GIVEN ENTRIES
[Begin]

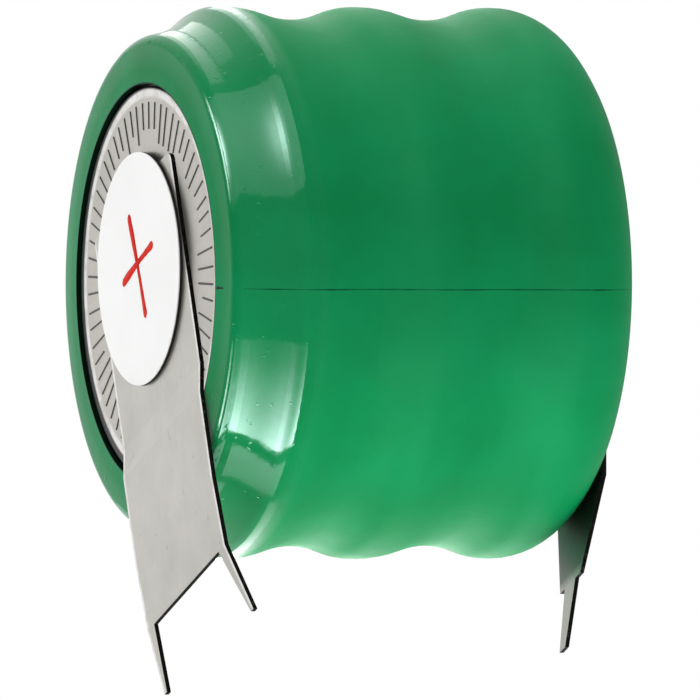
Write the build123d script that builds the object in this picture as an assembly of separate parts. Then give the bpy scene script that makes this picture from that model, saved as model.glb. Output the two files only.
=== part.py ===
from build123d import *
import os
from math import atan2, degrees, radians, tan

# Three-cell nickel-metal hydride button stack with solder tabs, in a shrink sleeve.
# Millimetres. X runs along the stack from the + end (-X) to the - end (+X), Z is up.
# The stack stands on its three solder pins: their tips are at Z = 0, and the origin
# is below the middle of the whole part.

# Cells: a drawn can, crimped over a seal ring that holds the lid.
# Heights run from the can's base; a margin is measured inwards from the can's wall.
CELL_COUNT = 3
CELL_DIAMETER = 25.1
CAN_SHEET = 0.3
PLATEAU_MARGIN = 3.45
PLATEAU_HEIGHT = 0.3
PLATEAU_FILLET = 0.15
SHOULDER_MARGIN = 2.05
SHOULDER_FILLET = 0.5
KNEE_HEIGHT = 1.35
KNEE_FILLET = 1.0
BASE_CORNER_HEIGHT = 3.05
BASE_CORNER_FILLET = 0.6
BASE_SLOPE = 41.0
WALL_HEIGHT = 1.9
CRIMP_RISE = 1.2
CRIMP_CORNER_FILLET = 2.8
CRIMP_EDGE_FILLET = 0.9
CRIMP_MARGIN = 1.75
CRIMP_COVER = 0.9

# Seal ring and lid
RING_MARGIN = 2.05
RING_SECTION = 0.35
RING_SIDE = 0.5
FLANGE_GRIP = 0.9
LID_SHEET = 0.3
LID_CLEARANCE = 0.5

# Sleeve
SLEEVE_WALL = 0.25
SLEEVE_LIP_GAP = 0.1
SLEEVE_LIP_LIFT = 0.2
SLEEVE_RIM_DROP = 0.05
RIM_FILLET = 0.35
NECK_STEP = 0.33
NECK_FILLET = 4.0
NECK_HEIGHT = 1.9
VALLEY_DEPTH = 0.6
VALLEY_HEIGHT = 0.25
FALL_SHARE = 0.45
RISE_SHARE = 0.7

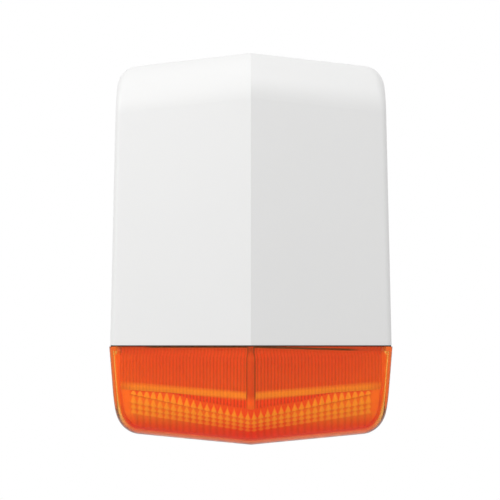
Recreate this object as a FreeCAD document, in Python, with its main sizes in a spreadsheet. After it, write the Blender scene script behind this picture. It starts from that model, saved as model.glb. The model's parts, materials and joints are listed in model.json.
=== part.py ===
"""Outdoor alarm siren: a white wall housing with a sharp front ridge, an amber strobe lens below
it, and the works on a backplate behind.  Millimetres.  +Z is up, the front faces -Y, and the wall
is the plane Y = 0.  The origin is on the wall, at the middle of the housing's width and height."""
import FreeCAD, Part
import Sketcher
import math
import os
import re
from FreeCAD import Vector

doc = FreeCAD.newDocument("alarm_siren")

# ---------------------------------------------------------------- driving dimensions
SIZES = {
    # housing outline
    "cover_height": 197.5,        # roof apex to seam
    "lens_height": 66.5,          # seam to keel apex
    "overall_height": "=cover_height+lens_height",
    "seam_width": 189,            # cover width where it meets the lens
    "top_width": 181,             # cover width at the roof
    "ridge_depth": 80,            # wall to the sharp front ridge
    "vee_angle": 16.5,            # how far each front face falls back from the ridge, degrees
    "roof_pitch": 4.3,            # fall of the roof from the middle to the sides, degrees
    "keel_pitch": 4.7,            # rise of the lens floor from the middle to the sides, degrees
    "roof_radius": 35,            # roof into front faces
    "shoulder_radius": 14.5,      # roof into sides
    "edge_radius": 5,             # front faces into sides
    "cover_wall": 2.5,
    "rear_gap": 1.5,              # cover and lens stop this far from the wall
    # lens
    "lens_proud": 0.6,            # lens stands out past the cover, each side
    "lens_taper": 5,              # lens narrows by this much, each side, to its floor
    "chin_radius": 30,            # lens floor into front faces
    "bottom_radius": 17,          # lens floor into sides
    "lens_wall": 2.5,
    "gasket_thickness": 0.8,
    "gasket_inset": 0.5,
    "lip_height": 8,              # lens lip inside the cover
    "lip_wall": 1.5,
    "lip_gap": 0.3,
    "lip_root": 3,
    "tab_thickness": 4,
    "sound_slot_width": 5,
    "sound_slot_length": 22,
    "sound_slot_depth": 14,       # wall to the near end of the floor slots
    "sound_slot_pitch": 11,
    "rim_slot_pitch": 15.4,
    "side_margin": 20,            # cutting blocks are this much wider than the housing
    # fasteners
    "screw_radius": 1.45,         # M3 thread-forming screws
    "pilot_radius": 1.5,
    "pass_radius": 1.75,          # clearance holes for those screws
    "head_radius": 2.8,
    "head_height": 2,
    "recess_width": 0.8,
    "recess_depth": 1.1,
    # lens screws and their bosses
    "cover_boss_radius": 3.5,
    "cover_boss_height": 18,
    "front_boss_across": 60,      # ridge line to a front boss
    "front_boss_back": 7.1,       # inner front face to a front boss
    "side_boss_inset": 10.5,      # housing side to a side boss
    "side_boss_depth": 20,
    "boss_web": 2.4,
    "lens_screw_length": 15,
    # backplate
    "plate_thickness": 3,
    "plate_side_gap": 5.5,        # plate edge inside the cover's outer face
    "plate_top_gap": 19.5,        # roof apex to plate top
    "plate_bottom_gap": 16,       # keel apex to plate bottom
    "plate_cut_height": 12,       # lower corners of the plate are cut off
    "plate_cut_width": 9,
    "rim_depth": 10,
    "rim_wall": 2,
    "standoff_radius": 3.2,
    "wall_hole_radius": 2.6,
    "wall_hole_across": 158,      # wall screw pattern
    "wall_hole_down": 168,
    "wall_hole_offset": -14,      # pattern centre above the origin
    "cable_hole_radius": 6,
    "cable_hole_rise": 17.5,      # seam to the cable entry
    "cable_hole_across": -0.5,
    # hinge
    "hinge_depth": 10,
    "hinge_drop": 8.5,            # roof apex to hinge axis
    "hinge_across": 30,           # middle to a hinge lug
    "lug_thickness": 4,
    "lug_radius": 3,
    "stem_foot": 4,               # lug below the plate's top edge
    "pin_radius": 1.75,
    "pin_gap": 0.1,
    "pin_reach": 9,               # pin beyond the lug
    "hook_wall": 2,
    "hook_width": 6,
    "hook_space": 1,              # lug to hook
    "roof_cut_depth": 6,          # roof's rear edge at the hinge
    "roof_cut_half": 76,
    # lock
    "lock_depth": 9,
    "lock_screw_radius": 2,
    "lock_screw_length": 15,
    "lock_head_radius": 4,
    "lock_head_height": 2.4,
    "lock_gap": 0.4,
    "lock_recess_gap": 0.3,
    "insert_radius": 3.2,
    "insert_length": 10,
    "fit_gap": 0.05,
    "pass_gap": 0.3,              # around a plunger or terminal that passes through a wall
    "ear_half": 8,
    "ear_deep": 17,
    "ear_rise": 7,
    "ear_web": 3,
    "lug_half": 7,
    "lug_deep": 15,
    "lug_space": 0.6,             # lock lug above the ear
    "lug_high": 14,
    # battery
    "cell_radius": 17.1,          # D cells
    "cell_body": 60,
    "nipple_radius": 4.7,
    "nipple_height": 1.5,
    "spring_length": 5,
    "cell_gap": 0.8,              # between neighbouring cells
    "tray_drop": 28.5,            # roof apex to the upper contact plates
    "tray_wall": 2,
    "tray_floor": 1.5,
    "tray_rise": 24,              # wall to the tray's rim
    "cell_space": 0.3,
    "contact_thickness": 0.4,
    "contact_width": 14,
    "divider_width": 5,
    "divider_height": 4.5,
    "tray_ear_reach": 6,          # tray side to an ear's screw
    "tray_ear_radius": 3.6,
    "tray_ear_web": 5,
    "tray_ear_end": 12,           # end of the cells to an ear's screw
    "spring_wide": 0.42,          # spring's ends, as shares of a cell's radius
    "spring_slim": 0.24,
    "spring_wire": 1,
    "thumb_radius": 8,            # notch in the tray's upper wall over each cell
    "terminal_radius": 1.2,
    "terminal_reach": 4,
    "terminal_arm": 8,
    # main board
    "board_width": 72,
    "board_height": 84,
    "board_thickness": 1.6,
    "board_side": 80,             # middle to the board's outer edge
    "board_rise": 7.5,            # seam to the board's lower edge
    "board_standoff": 6,
    "board_hole_inset": 4,
    # siren
    "siren_across": 40,
    "siren_rise": 48.5,           # seam to the sounder's axis
    "siren_flange_radius": 36,
    "siren_flange_back": 20,      # wall to the flange
    "siren_flange_thickness": 2.5,
    "siren_ear_offset": 28,
    "siren_ear_radius": 4.5,
    "horn_throat": 8,
    "horn_mouth": 32.5,
    "horn_wall": 2,
    "horn_length": 18,
    "driver_radius": 30,
    "driver_back": 6,
    "driver_ledge": 14,
    "driver_wall": 2,
    "diaphragm_thickness": 0.6,
    "driver_ledge_width": 3,
    "disc_gap": 0.2,
    "disc_patch": 0.6,            # raised centre of the diaphragm, as a share of the driver
    "disc_patch_rise": 0.3,
    "siren_gasket_width": 4,
    "terminal_block_reach": 1,
    "terminal_block_back": 4,
    "terminal_block_drop": 10,
    "terminal_block_wide": 4,
    "terminal_block_deep": 8,
    "terminal_block_high": 12,
    "siren_lead_drop": 6.5,
    "grille_thickness": 1.5,
    "grille_slot": 3,
    "grille_pitch": 6.3,
    "grille_rim": 2,
    "siren_screw_length": 12,
    # strobe
    "strobe_width": 150,
    "strobe_tall": 34,
    "strobe_drop": 7.5,           # seam to the strobe board's upper edge
    "strobe_back": 12,
    "reflector_depth": 16.4,
    "cup_mouth": 13,
    "cup_throat": 4,
    "cup_pitch": 30,
    "strobe_screw_across": 71.5,
    "strobe_screw_offset": 13.5,
    "strobe_screw_end": 5,        # wall to the screws' tips
    "light_side": 5,
    "light_height": 1.6,
    "light_dome_radius": 2.1,
    "light_dome_height": 0.8,
    # tamper switches
    "tamper_across": 66,
    "tamper_rise": 24,            # seam to the cover tamper
    "tamper_plunger_radius": 1.5,
    "tamper_housing": 7,
    "tamper_tip_depth": 30,
    "tamper_tip_gap": 0.3,
    "tamper_boss_radius": 3,
    "wall_plunger_radius": 2,
    "wall_tamper_across": -2,
    "wall_tamper_rise": 75.5,
    # leads
    "tamper_deep": 8,
    "tamper_foot": 4,             # board to the plunger's inner end
    "collar_back": 4,             # plunger tip to the back of its collar
    "collar_reach": 1.3,
    "collar_thickness": 1.2,
    "tamper_spring_gap": 0.4,
    "tamper_spring_wire": 0.6,
    "wall_tamper_side": 8,
    "wall_tamper_deep": 10,
    "wall_tamper_high": 14,
    "wall_plunger_length": 11,
    "slide_gap": 0.1,             # around every moving knob, lever and plunger
    # parts on the main board: place from its lower left corner, then size
    "radio_across": 9,
    "radio_up": 46,
    "radio_width": 20,
    "radio_height": 14,
    "radio_deep": 3.2,
    "antenna_across": 4,
    "antenna_up": 42,
    "antenna_radius": 2.2,
    "antenna_length": 28,
    "chip_across": 38,
    "chip_up": 44,
    "chip_side": 12,
    "chip_deep": 1.6,
    "chip_pin_length": 1.5,
    "chip_pin_width": 0.7,
    "chip_pin_height": 0.5,
    "chip_pin_pitch": 1.9,
    "chip_pin_inset": 0.9,
    "capacitor_across": 44,
    "capacitor_up": 22,
    "capacitor_pitch": 12,
    "capacitor_radius": 5,
    "capacitor_length": 14,
    "status_across": 50,
    "status_up": 74,
    "status_radius": 1.5,
    "status_height": 3,
    "plug_width": 8,
    "plug_height": 7,
    "plug_deep": 6,
    "plug_row": 60,
    "red_plug_across": 23.5,
    "black_plug_across": 54,
    "siren_plug_across": 64,
    "siren_plug_up": 29,
    "siren_plug_width": 7,
    "siren_plug_height": 9,
    "strobe_plug_across": 31,
    "strobe_plug_up": 6,
    "strobe_plug_deep": 5,
    "dip_across": 18,
    "dip_up": 22,
    "dip_width": 12.2,
    "dip_height": 8,
    "dip_deep": 5,
    "dip_pitch": 2.6,
    "dip_slot_width": 1.6,
    "dip_slot_height": 4,
    "dip_slot_inset": 2,
    "dip_lever_width": 1.4,
    "dip_lever_height": 2,
    "dip_lever_deep": 3.5,
    "dip_lever_rest": 0.2,        # lever above the slot's lower end
    "slot_floor": 2,              # board to the floor of a switch's slot
    "power_across": 56,
    "power_up": 38.5,
    "power_width": 13,
    "power_height": 6.5,
    "power_deep": 5,
    "power_slot_across": 2.5,
    "power_slot_up": 1.7,
    "power_slot_width": 8,
    "power_slot_height": 3.1,
    "knob_width": 3.6,
    "knob_deep": 6,
    "knob_rest": 0.2,             # knob to the slot's left end
    "learn_across": 38,
    "learn_up": 72,
    "learn_side": 6,
    "learn_deep": 3.6,
    "learn_cap_radius": 1.75,
    "learn_cap_back": 2.2,
    "learn_cap_length": 3,
    "learn_floor": 1.4,
    # leads
    "lead_radius": 0.8,
    "lead_spacing": 3,
    "lead_rise": 3.4,             # board to a lead's axis
    "lead_straight": 6,           # square run out of a plug or a contact
    "black_lead_run": 26,
    "black_lead_drop": 11,
    "black_lead_step": 2.5,
    "strobe_lead_drop": 7,
}

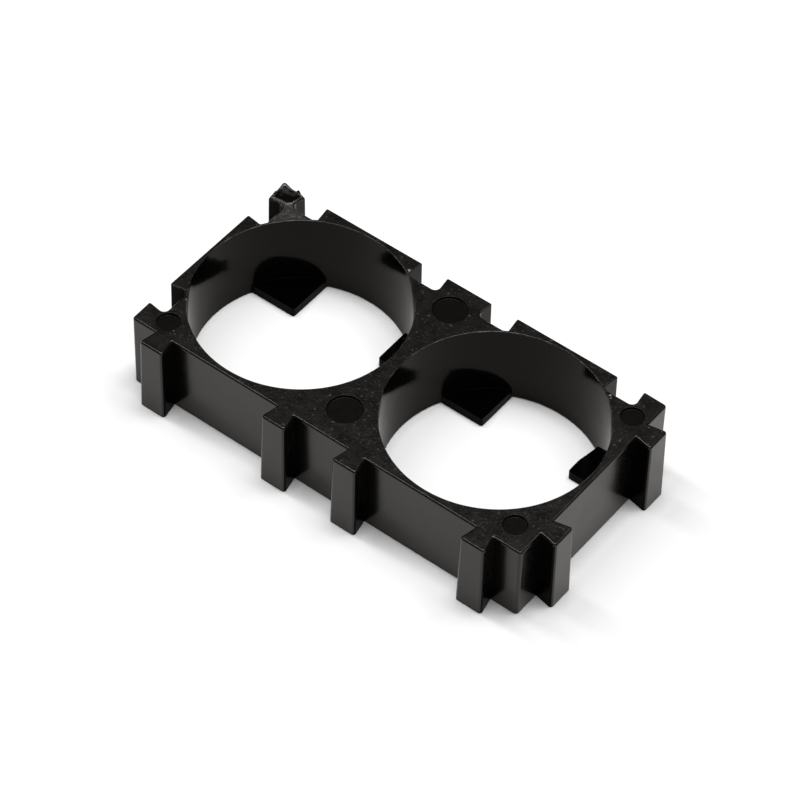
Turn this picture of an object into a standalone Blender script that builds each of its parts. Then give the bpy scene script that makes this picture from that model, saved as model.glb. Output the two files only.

[End]

DIRECTIONS FOR THIS TASK
Return exactly the lines from the beginning of the data above through the one containing "from math import atan2, degrees, radians, tan", please. Include both end lines and add nothing else.

EXERCISE OUTPUT
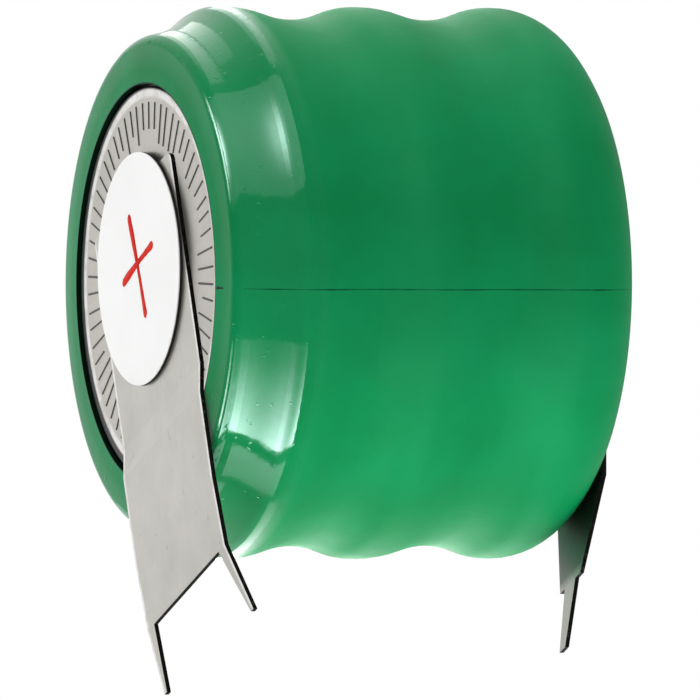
Write the build123d script that builds the object in this picture as an assembly of separate parts. Then give the bpy scene script that makes this picture from that model, saved as model.glb. Output the two files only.
=== part.py ===
from build123d import *
import os
from math import atan2, degrees, radians, tan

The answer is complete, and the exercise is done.